No he visto todavía la entrevista de Évole “No me llame Ternera”, pero tampoco necesito ver la plasta en el pañal para saber que el nene se ha hecho caca. La transformación de un periodista en carroñero es un arte de birlibirloque que da muy buenos resultados de audiencia, como ya nos demostró hace muchos años Nieves Herrero con el caso de las niñas de Alcásser. Évole es como esos sarcofágidos que van de despojo en despojo: ora un cantante canceroso, ora un asesino etarra… Esa clase de piezas podrían incluirse en un ciclo llamado “Viva la muerte”, como la vieja película de Arrabal, cuyo título evocaba el grito necrófilo de Millán-Astray que sacó de quicio a Unamuno. Sin embargo, igual que Voltaire, reclamo por encima de todo libertad de expresión: “Me repugna lo que usted dice, pero defendería con mi vida su derecho a decirlo.” O sea, creo que Évole debe tener siempre libertad para dar la palabra a un asesino neonazi como Ternera. Y luego yo, cuando lo vea, diré -tal vez-, que un mediocre oportunista ha entrevistando a un mal nacido. Libertad de expresión.

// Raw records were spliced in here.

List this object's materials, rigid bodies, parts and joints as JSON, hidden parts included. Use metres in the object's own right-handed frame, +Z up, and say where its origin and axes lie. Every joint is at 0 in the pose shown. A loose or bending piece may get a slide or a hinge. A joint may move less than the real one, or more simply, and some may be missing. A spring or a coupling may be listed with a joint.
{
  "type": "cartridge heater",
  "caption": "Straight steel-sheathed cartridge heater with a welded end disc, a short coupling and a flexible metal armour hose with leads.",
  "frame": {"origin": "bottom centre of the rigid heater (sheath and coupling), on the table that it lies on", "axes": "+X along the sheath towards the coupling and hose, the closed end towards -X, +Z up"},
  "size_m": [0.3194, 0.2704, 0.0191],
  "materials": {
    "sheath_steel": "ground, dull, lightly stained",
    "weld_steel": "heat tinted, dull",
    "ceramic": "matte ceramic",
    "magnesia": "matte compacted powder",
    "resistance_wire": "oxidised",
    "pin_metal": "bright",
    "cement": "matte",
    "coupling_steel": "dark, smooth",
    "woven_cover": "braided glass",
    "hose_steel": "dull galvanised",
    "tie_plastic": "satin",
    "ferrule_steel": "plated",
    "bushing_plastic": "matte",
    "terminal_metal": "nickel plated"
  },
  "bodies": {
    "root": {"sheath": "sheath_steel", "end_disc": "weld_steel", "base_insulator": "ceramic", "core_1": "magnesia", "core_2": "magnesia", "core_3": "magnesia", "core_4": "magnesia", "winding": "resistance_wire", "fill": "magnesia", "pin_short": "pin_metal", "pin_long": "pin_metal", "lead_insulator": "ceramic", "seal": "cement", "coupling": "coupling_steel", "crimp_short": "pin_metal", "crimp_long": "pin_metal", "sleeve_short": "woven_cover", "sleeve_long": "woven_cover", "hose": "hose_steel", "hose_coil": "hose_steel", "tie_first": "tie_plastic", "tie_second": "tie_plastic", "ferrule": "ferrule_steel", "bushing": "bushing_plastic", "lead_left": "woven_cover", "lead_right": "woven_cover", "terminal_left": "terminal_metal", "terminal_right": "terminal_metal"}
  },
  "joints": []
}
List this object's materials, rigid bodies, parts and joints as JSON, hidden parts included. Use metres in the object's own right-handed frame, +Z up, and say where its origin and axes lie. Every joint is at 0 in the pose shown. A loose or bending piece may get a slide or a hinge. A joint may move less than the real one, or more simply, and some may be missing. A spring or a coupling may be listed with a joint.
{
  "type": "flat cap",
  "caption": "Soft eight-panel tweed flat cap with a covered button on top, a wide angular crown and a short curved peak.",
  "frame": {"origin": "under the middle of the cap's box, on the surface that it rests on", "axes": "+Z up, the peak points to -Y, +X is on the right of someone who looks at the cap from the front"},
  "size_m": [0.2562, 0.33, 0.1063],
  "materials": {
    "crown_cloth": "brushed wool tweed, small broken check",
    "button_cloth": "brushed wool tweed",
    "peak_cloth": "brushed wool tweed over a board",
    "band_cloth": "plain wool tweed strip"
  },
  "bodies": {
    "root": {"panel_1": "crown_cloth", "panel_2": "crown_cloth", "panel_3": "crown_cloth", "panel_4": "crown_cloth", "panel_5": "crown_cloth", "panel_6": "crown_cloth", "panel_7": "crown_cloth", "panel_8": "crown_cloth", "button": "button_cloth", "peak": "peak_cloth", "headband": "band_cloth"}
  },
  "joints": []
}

He tratado de explicarle esto a Luisgé Martín, quien me parece uno de los pocos ensayistas realmente interesantes que nos quedan en España, y me temo que he fracasado en el intento. “También defenderé el derecho de la próxima Leni Riefenstahl a hacer un documental de apología del nazismo –le escribí en un tuit-, admitiré su logro estético y luego me ciscaré en su ideología.” Por ese orden. La respuesta de Luisgé me parece decepcionante: “No sé si defendería el derecho de la próxima Riefenstahl de hacer un documental, pero sí me interesaría si alguien le hiciera una buena entrevista.” Vamos a ver, querido, si permites la entrevista, tienes que permitir el documental, o incurres en una total incoherencia. A mi juicio, hurgar en la herida purulenta de la maldad sólo puede tener una justificación artística ( Shakespeare, Dostoievski ), periodística (si aporta información muy relevante), científica (un estudio psiquiátrico), o legal-forense, si se trata de una investigación judicial.
Uno de los más indignados por la proyección de “No me llame Ternera” en el festival de San Sebastián ha sido Fernando Savater; supongo, claro, que por consideraciones éticas. Vamos a detenernos en esto un momento. Josu Ternera lo único que ha hecho en su vida es llevar a la práctica el viejo apotegma del Ivan Karamazov de Dostoievski: “Si Dios no existe, todo está permitido”. Exacto. Todo. Incluso transformar la patria en Dios -que es precisamente la esencia del fascismo- y despedazar y abrasar a niños pequeños en su nombre: Auschwitz, Treblinka, la casa cuartel de Zaragoza… En qué queda una ética sin Dios es algo que nos explica magníficamente Woody Allen en Match Point, y muy mal Fernando Savater en su infantiloide “Ética para Amador”. Si la vida es “un sumidero de mierda” -posibilidad insoslayable y muy seria que hay que tener en cuenta, como lo hace Luisgé-, y si el sumidero, además, desemboca en la nada; entonces no importa mucho la ética. Esa es la incómoda, la escandalosa, la inconfesable verdad. En ese caso estamos todos en la mierda hasta la barbilla. Y siempre hay alguno que, como Évole, decide hacer olas.